An international backbone based in America who wanted a guaranteed quality of service through to the Far East had to establish points of presence for their network in the Far East or else face not being able to guarantee the same quality of service there. ''The problem with Africa is that we do not have those volumes of traffic. And a lot of our traffic even within Africa is transiting through Europe and North America to get back to Africa again. So the problem is compounded two fold,'' complains Bell.
This problem should soon be a thing of the past following the launch of the Kenya Internet Exchange Point earlier this month. The aim is to ensure that Kenyan traffic remains Kenyan. Similar national exchanges are being set up in Uganda, Tanzania, Ghana, Nigeria, and Mozambique.
''We are also in the process of setting up the Pan African Virtual Internet Exchange where the intention is to have direct interconnection between countries in Africa. The aim is to regionalise the traffic to reduce the overall costs,'' explains Bell. For example, traffic from Kenya to South Africa, instead of both countries having to pay the full cost of an international circuit to America, each would pay half the cost of a single circuit between Kenya and South Africa.

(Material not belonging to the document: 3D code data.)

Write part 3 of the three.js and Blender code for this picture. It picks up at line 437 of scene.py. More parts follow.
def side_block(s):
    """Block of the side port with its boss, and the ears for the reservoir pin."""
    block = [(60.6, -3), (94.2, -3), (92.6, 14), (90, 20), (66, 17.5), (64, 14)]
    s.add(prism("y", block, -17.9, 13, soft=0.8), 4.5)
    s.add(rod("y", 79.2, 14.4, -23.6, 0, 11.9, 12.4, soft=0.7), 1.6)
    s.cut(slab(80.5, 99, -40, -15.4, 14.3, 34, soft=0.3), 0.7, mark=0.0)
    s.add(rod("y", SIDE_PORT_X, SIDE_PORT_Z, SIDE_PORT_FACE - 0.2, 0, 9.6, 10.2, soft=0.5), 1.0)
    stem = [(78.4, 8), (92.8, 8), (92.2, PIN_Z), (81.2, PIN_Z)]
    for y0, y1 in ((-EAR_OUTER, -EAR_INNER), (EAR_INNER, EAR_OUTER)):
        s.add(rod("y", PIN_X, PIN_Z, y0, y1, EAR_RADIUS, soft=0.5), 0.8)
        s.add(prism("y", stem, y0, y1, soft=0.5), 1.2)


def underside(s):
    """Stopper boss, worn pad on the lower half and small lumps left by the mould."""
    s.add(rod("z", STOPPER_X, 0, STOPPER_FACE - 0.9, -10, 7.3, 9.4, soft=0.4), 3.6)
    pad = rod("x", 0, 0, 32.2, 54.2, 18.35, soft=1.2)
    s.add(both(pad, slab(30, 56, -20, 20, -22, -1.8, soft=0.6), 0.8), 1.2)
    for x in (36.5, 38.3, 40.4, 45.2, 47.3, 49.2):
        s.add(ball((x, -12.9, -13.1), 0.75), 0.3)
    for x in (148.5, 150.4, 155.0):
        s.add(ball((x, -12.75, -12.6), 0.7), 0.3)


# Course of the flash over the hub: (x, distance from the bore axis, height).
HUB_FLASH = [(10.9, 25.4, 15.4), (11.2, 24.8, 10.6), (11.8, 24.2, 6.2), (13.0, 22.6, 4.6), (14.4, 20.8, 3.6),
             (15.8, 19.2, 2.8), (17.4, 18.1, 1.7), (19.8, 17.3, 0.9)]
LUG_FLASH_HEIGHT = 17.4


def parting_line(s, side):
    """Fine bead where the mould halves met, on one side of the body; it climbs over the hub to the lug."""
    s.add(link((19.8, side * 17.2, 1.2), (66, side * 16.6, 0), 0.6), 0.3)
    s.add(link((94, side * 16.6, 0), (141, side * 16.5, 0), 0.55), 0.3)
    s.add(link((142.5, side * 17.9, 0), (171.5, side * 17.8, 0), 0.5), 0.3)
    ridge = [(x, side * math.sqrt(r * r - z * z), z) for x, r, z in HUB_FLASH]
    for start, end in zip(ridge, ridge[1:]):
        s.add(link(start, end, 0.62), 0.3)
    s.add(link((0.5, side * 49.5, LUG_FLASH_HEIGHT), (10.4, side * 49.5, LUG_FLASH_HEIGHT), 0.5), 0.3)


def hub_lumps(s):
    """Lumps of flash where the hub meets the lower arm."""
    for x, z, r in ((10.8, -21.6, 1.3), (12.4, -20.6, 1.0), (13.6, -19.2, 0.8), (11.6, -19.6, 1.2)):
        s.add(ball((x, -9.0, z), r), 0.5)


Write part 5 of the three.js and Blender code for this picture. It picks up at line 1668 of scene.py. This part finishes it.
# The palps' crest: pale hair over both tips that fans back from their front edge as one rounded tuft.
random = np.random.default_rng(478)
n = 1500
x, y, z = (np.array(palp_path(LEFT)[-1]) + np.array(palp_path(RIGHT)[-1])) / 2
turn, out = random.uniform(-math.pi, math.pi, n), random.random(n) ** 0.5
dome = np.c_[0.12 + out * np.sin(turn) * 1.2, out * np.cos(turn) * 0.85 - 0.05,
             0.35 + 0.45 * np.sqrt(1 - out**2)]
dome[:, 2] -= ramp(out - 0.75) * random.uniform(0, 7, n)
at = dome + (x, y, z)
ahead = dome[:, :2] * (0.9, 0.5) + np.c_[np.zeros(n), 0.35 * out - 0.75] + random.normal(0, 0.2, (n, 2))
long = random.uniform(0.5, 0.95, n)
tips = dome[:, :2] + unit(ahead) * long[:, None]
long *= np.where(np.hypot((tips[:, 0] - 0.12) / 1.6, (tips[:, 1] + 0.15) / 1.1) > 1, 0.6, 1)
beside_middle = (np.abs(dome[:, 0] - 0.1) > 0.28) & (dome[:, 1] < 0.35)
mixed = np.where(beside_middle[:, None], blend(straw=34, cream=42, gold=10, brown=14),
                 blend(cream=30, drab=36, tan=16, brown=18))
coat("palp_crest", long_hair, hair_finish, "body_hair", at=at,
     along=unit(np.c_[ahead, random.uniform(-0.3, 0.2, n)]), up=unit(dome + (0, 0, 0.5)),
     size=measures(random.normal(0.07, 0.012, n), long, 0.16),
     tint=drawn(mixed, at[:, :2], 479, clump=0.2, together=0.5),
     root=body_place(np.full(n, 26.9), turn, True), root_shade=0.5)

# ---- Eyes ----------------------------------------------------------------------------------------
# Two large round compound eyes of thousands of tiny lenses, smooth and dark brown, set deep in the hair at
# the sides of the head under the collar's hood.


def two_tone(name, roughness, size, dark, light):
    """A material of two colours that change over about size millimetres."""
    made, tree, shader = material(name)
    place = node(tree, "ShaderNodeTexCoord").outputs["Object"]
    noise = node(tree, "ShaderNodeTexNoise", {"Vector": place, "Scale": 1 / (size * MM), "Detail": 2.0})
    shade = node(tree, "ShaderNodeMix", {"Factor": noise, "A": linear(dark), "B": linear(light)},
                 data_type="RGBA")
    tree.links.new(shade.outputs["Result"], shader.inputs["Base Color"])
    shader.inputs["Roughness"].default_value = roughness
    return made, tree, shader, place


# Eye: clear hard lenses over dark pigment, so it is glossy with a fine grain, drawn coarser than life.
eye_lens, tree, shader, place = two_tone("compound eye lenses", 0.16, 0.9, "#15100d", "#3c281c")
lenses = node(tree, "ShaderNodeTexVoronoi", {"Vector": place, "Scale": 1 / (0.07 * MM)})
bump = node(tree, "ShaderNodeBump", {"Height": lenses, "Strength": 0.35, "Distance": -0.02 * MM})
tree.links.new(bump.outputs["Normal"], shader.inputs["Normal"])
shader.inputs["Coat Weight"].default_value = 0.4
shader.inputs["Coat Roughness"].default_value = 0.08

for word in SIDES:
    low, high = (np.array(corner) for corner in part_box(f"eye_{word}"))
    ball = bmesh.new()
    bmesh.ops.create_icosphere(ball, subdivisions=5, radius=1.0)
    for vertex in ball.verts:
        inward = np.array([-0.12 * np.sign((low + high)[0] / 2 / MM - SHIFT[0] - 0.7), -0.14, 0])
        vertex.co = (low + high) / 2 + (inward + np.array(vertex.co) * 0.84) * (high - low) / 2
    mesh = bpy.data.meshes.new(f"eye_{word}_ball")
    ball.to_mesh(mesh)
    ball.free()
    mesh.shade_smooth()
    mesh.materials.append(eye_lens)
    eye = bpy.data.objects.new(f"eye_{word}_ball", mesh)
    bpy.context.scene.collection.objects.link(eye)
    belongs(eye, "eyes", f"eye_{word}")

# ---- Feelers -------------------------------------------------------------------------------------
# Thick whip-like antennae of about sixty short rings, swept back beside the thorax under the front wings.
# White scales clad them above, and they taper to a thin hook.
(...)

Mike Jenson, who runs the Africa Interconnectivity web site, believes this could make a significant difference. ''No one really knows how much intra-African traffic there is, but it's sure to grow and become significant. If only five percent is intra-regional, it would add up to a sizeable amount,'' he says.
This could end the ''rape'' that Bell complains about.

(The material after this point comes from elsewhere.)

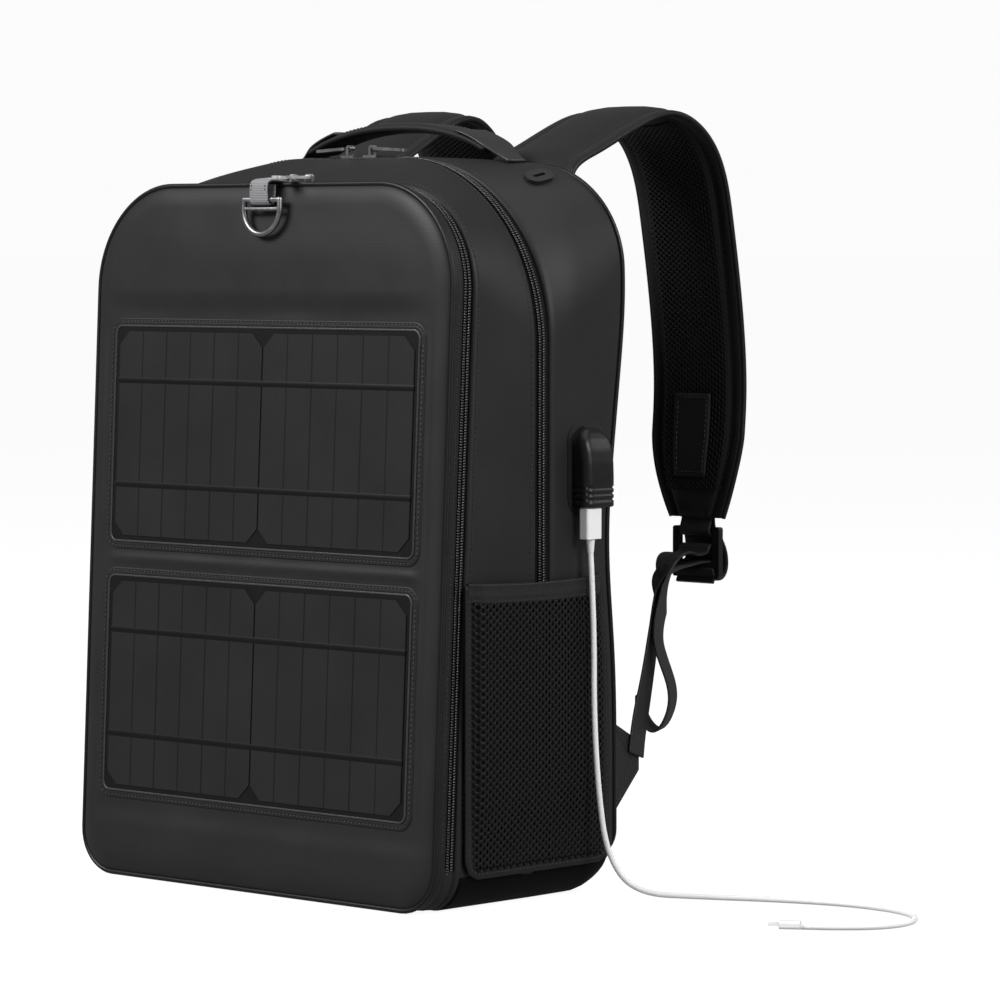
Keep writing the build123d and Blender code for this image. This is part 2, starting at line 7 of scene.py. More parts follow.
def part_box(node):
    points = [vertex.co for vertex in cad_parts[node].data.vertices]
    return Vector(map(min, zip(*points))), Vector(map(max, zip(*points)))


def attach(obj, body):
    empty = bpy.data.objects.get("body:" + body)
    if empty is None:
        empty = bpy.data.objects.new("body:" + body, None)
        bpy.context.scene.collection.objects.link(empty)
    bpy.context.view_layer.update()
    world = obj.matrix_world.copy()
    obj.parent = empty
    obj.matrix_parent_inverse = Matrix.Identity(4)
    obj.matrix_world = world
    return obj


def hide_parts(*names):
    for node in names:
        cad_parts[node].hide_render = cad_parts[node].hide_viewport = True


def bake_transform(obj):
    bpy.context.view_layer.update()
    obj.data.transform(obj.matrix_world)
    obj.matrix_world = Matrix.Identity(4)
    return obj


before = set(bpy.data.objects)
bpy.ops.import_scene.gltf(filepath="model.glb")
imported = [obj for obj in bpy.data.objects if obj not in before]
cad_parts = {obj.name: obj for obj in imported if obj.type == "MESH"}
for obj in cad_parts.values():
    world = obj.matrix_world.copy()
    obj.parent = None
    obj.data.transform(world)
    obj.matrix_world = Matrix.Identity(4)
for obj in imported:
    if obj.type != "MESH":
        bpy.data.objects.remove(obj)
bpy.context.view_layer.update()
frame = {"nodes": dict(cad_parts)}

MM = 0.001

# ---- driving dimensions, in millimetres, as the CAD model has them ----------------------------------
HALF_WIDTH, COVER_HALF = 152.0, 150.0
FRONT_Y, BACK_Y = -80.0, 76.0
LEAN = math.radians(2.7)
COVER_FOOT, COVER_TOP, MAIN_TOP, BACK_TOP = 2.0, 423.0, 440.0, 436.0
CORNER_FRONT, CORNER_MAIN, CORNER_BACK, CORNER_FOOT = 62.0, 112.0, 62.0, 26.0
HINGE_Z = 20.0
ZIP1_DEPTH, ZIP2_Y, ZIP2_END_Z = 16.4, 14.6, 178.0
PANEL_W, PANEL_H = 258.0, 132.0
PANEL_LOW = {"lower": 53.0, "upper": 206.0}
FACE_SEAM = 195.5
LOWEST = 0.3                 # cloth that rests on the ground
STRAP_X = 91.5
WEB_W, WEB_T = 25.0, 1.5
LOCK_Y, LOCK_Z, BAR_STEP = 226.5, 208.0, 13.0
SIDES = {"left": -1, "right": 1}


# ---- camera and lights ------------------------------------------------------------------------------
def make_camera():
    azimuth, tilt = math.radians(42.82), math.radians(3.155)
    data = bpy.data.cameras.new("camera")
    data.sensor_width, data.lens = 36.0, 164.2
    data.clip_start, data.clip_end = 0.1, 500.0
    camera = bpy.data.objects.new("camera", data)
    bpy.context.scene.collection.objects.link(camera)
    camera.location = (1.9504, -1.9629, 0.3847)
    camera.rotation_euler = (math.pi / 2 - tilt, 0.0, azimuth)
    bpy.context.scene.camera = camera


def area_light(name, place, target, size, power):
    data = bpy.data.lights.new(name, "AREA")
    data.shape, data.size, data.size_y, data.energy = "RECTANGLE", size[0], size[1], power
    light = bpy.data.objects.new(name, data)
    bpy.context.scene.collection.objects.link(light)
    light.location = place
    light.rotation_euler = (Vector(target) - Vector(place)).to_track_quat("-Z", "Y").to_euler()


def seen_only(tree, others, camera, socket):
    """Drives a strength: one value for what the camera sees, another for light that lands on the bag."""
    seen = tree.nodes.new("ShaderNodeLightPath")
    strength = tree.nodes.new("ShaderNodeMapRange")
    strength.inputs["To Min"].default_value = others
    strength.inputs["To Max"].default_value = camera
    tree.links.new(seen.outputs["Is Camera Ray"], strength.inputs["Value"])
    tree.links.new(strength.outputs["Result"], socket)


def make_lights():
    scene = bpy.context.scene
    scene.world = scene.world or bpy.data.worlds.new("studio")
    scene.world.use_nodes = True
    scene.view_settings.view_transform = "Standard"
    tree = scene.world.node_tree
    background = tree.nodes["Background"]
    background.inputs["Color"].default_value = (1.0, 1.0, 1.0, 1.0)
    seen_only(tree, 0.16, 0.97, background.inputs["Strength"])
    middle = (0.0, 0.0, 0.22)
    area_light("key", (-0.9, -2.0, 1.9), middle, (1.5, 1.0), 90.0)
    area_light("side", (2.3, -0.1, 1.5), middle, (0.8, 1.2), 44.0)
    area_light("top", (0.4, 0.3, 2.4), middle, (1.6, 1.4), 11.0)
    area_light("rim", (1.6, 2.2, 1.5), middle, (1.2, 1.2), 12.0)


def make_floor():
    reach = 150.0
    mesh = bpy.data.meshes.new("floor")
    corners = [(-reach, -reach), (reach, -reach), (reach, reach), (-reach, reach)]
    mesh.from_pydata([(x, y, -0.0004) for x, y in corners], [], [(0, 1, 2, 3)])
    floor = bpy.data.objects.new("floor", mesh)
    bpy.context.scene.collection.objects.link(floor)
    mat = bpy.data.materials.new("paper")
    mat.use_nodes = True
    shader = mat.node_tree.nodes["Principled BSDF"]
    shader.inputs["Base Color"].default_value = (0.16, 0.16, 0.16, 1)
    shader.inputs["Roughness"].default_value = 0.9
    shader.inputs["Specular IOR Level"].default_value = 0.1
    shader.inputs["Emission Color"].default_value = (1, 1, 1, 1)
    seen_only(mat.node_tree, 0.17, 0.93, shader.inputs["Emission Strength"])
    mesh.materials.append(mat)


# ---- meshes ---------------------------------------------------------------------------------------------
def new_object(name, verts, faces, cloth=None, smooth=True):
    """Mesh object from millimetres; cloth is the flat place of each vertex on its fabric."""
    mesh = bpy.data.meshes.new(name)
    mesh.from_pydata((np.asarray(verts, float) * MM).tolist(), [], faces)
    mesh.validate()
    if cloth is not None:
        data = mesh.attributes.new("cloth", "FLOAT_VECTOR", "POINT")
        data.data.foreach_set("vector", (np.asarray(cloth, np.float32) * MM).ravel())
    mesh.polygons.foreach_set("use_smooth", [smooth] * len(mesh.polygons))
    obj = bpy.data.objects.new(name, mesh)
    bpy.context.scene.collection.objects.link(obj)
    return obj


def lengths(points):
    """Distance run along a row of points."""
    steps = np.linalg.norm(np.diff(points, axis=0), axis=1)
    return np.concatenate([[0.0], np.cumsum(steps)])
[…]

''If we can get enough traffic in Africa then maybe we can force some of these international backbones to start establishing points of presence in Africa instead of making us pay the full costs of going to their backbone or their nearest point of presence in North America,'' he hopes. Even before that happens, Bell believes that recent reforms will facilitate the take off of the Internet in Kenya.
''I believe that the building blocks are now being put in place, that Kenya will over the next 18 months see a huge explosion in internet usage. During the course of 2001, there was a significant change in the attitude and policies of the regulator, Communications Commission of Kenya (CCK). ''Previously the regulator was very reluctant to change and to move forward. If you look at the market structure from December 2001, it actually has opened up an enormous number of different sections of the market.
''I am convinced that CCK's attitude has changed and it now wants Kenya to be the number one Information Communication Technology market in Africa,'' Bell says.
Despite the CCK's new-found passion for the Internet, there are some issues it cannot tackle, such as the much-desired privatisation of the state-owned Telkom Kenya. Intense pressure from donors has not even managed to force the government to sell one of its favoured cash cows. ''Telkom is the biggest obstacle to the development of the Internet in Kenya,'' says Rita Gitobu of Kenyan ISP 'Wananchi On Line'.
''Getting lease lines from them is very hard,'' she charges.
Another long-standing gripe is Telkom's monopoly with its Jambonet international Internet backbone, which connects Kenya to the rest of the world. This monopoly is supposed to last until 2004. The new exchange point means that local traffic can now bypass Jambonet, but it is still the only option for international traffic.
Bell hopes this situation will change soon. ''We are confident that we will succeed in breaking the Jambonet monopoly, hopefully before the end of the year,'' he says. The December 2001 Market Structure -- a CCK document -- has a significant change in wording from previous ones. It says that Jambonet has the monopoly until 2004 depending on performance.
''And it performs very badly,'' says Bell. ''Our association has written to the regulator and requested the regulator to commission an independent study of the performance of Jambonet.''
''We are confident the independent study will demonstrate what we have been saying for the last two to three years, that the performance is not as good as is required.'' When that happen, CCK will be in a position to issue an additional licence for a second backbone before 2004.
''Whereas it doesn't appear at the moment for the consumer that a lot has changed, actually behind the scenes a lot of things have already changed and will continue to change,'' promises Bell. There are an estimated 100,000 subscribers in Kenya and four million across the continent.